De buitenste linie moest ervoor zorgen dat er van buiten de stad geen hulp of eten meer naar binnen kon komen. Deze linie zorgde er ook voor dat het leger van Frederik Hendrik werd beschermd tegen mogelijke aanvallen door Spaanse soldaten van buiten de stad.
Dichter bij de stad werd nog een tweede linie gemaakt van waaruit de belegeraars de stad onder vuur namen. Deze linie bood de soldaten ook bescherming, maar dan voor aanvallen van de Spaanse soldaten die zich in de stad bevonden. Enkele duizenden arbeiders bouwden dijken en schansen voor de omwallingen. Bovendien werd geprobeerd het gebied rond de stad droog te leggen door het omleiden van de rivieren de Dommel en de Aa. Door het slechte weer lukte dit maar gedeeltelijk.
Situatie in de stad
Door de aanhoudende beschietingen kwamen de Spaanse soldaten in ’s-Hertogenbosch steeds meer in problemen. Het leven in de stad was gevaarlijk en mensen waren erg bang. Dag en nacht werd de stad aangevallen. Er vielen vele doden en gewonden en gebouwen gingen kapot. De Spanjaarden hadden te weinig soldaten om het gevecht te winnen en de kogels raakten op.

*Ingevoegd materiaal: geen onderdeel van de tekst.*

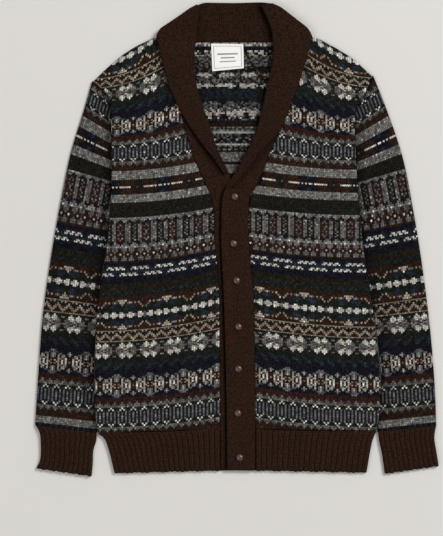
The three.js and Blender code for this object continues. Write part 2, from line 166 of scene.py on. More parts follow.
# Folded sides of the collar, from the V up to the back corner.
# Columns: seam x, y, fold x, y, outer edge x, y, underside z
COLLAR = {
    "right": [
        (-57, 100, -13, 106, -19, 103, 3.3),
        (-70, 129, -23, 127, -37, 129, 3.3),
        (-81, 161, -34, 151, -58, 155, 3.3),
        (-89, 193, -46, 189, -81, 188, 3.3),
        (-94, 221, -56, 216, -97, 216, 3.6),
        (-107, 259, -66, 249, -113, 252, 4.2),
        (-117, 292, -70, 278, -122, 285, 5.2),
        (-126, 314, -70, 303, -129, 312, 6.2),
        (-133, 330, -68, 324, -133, 332, 6.6),
        (-127, 344, -66.5, 338, -127, 345, 6.6),
        (-114, 353, -66, 349, -114, 354, 6.6),
        (-94, 367, -65, 361, -94, 367.5, 6.6),
        (-78, 378, -62, 373, -78, 379, 6.6),
        (-68, 384, -58, 381, -67, 385, 6.6),
    ],
    "left": [
        (29, 82.7, -20, 82.9, -12, 82.8, 6.6),
        (44, 115, 0, 115, 21, 119, 6.0),
        (52, 138, 10, 135, 39, 144, 4.6),
        (65, 165, 23, 158, 60, 165, 3.6),
        (74, 189, 33, 183, 76, 188, 3.3),
        (81, 216, 39, 209, 85, 212, 3.6),
        (97, 259, 50, 257, 103, 259, 4.2),
        (108, 292, 56, 285, 113, 292, 5.2),
        (117, 314, 59, 306, 119, 315, 6.2),
        (124, 331, 58, 324, 122, 334, 6.6),
        (118, 344, 57, 336, 115, 347, 6.6),
        (105, 354, 54, 348, 105, 355, 6.6),
        (87, 368, 49, 361, 87, 369, 6.6),
        (70, 380, 43, 374, 71, 381, 6.6),
        (58, 386.5, 38, 383, 58, 387, 6.6),
    ],
}
# Collar behind the neck, right to left. Columns: x, stand's seam y, fold y
COLLAR_BACK = [
    (-117, 327, 347),
    (-101, 325, 359),
    (-84, 324, 373.5),
    (-66, 323.5, 385),
    (-51, 323.5, 389),
    (-5, 323.5, 388.5),
    (38, 323.5, 389.5),
    (56, 323.5, 387.8),
    (74, 325, 378),
    (94, 326, 359),
    (110, 328, 347),
]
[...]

De burgers werden opgeroepen al het lood dat ze bezaten, zoals van dakpannen, regenpijpen en huisraad, in te leveren zodat hier nieuwe kogels van konden worden gemaakt. Het tekort aan buskruit kon niet worden opgelost, het kruit was door het slechte weer te nat geworden om te kunnen gebruiken. Het werd de Spanjaarden duidelijk dat de inname van Den Bosch onvermijdelijk was.
De overgave
Op 11 september 1629 kwam de strijd ten einde door de ontploffing van een mijn bij de grote Vughterpoort. Het gat in de omwalling was zo groot, dat de soldaten van Frederik Hendrik zo de stad in konden. Voor de gouverneur van ’s-Hertogenbosch, baron van Grobbendonk, zat er niets anders op dan zich over te geven.
Na de gesprekken over de overgave verlieten de Spaanse soldaten een paar dagen later de stad. Ook alle mannelijke katholieke priesters en monniken moesten 's-Hertogenbosch verlaten. Veel mensen kwamen naar deze uittocht kijken. Het werd vanaf dat moment verboden om in het openbaar katholieke kerkdiensten te organiseren. ’s-Hertogenbosch en omgeving hoorden sindsdien bij de Republiek der Verenigde Nederlanden.
In en om ’s-Hertogenbosch zijn in het landschap nog steeds sporen zichtbaar van de linie uit 1629, bijvoorbeeld de Overdijk bij Hintham en de Heinisdijk bij Orthen. Daarnaast is de Engelse Dijk in de buurt van Engelen nog herkenbaar. Het Kruithuis is een rijksmonument en is het enige kruitmagazijn uit de Tachtigjarige Oorlog dat nog bestaat. Langs de vestingwallen staan nog steeds oude bastions en forten. Ook de restanten van de vestingwerken van de linies uit 1629 zijn te bezichtigen.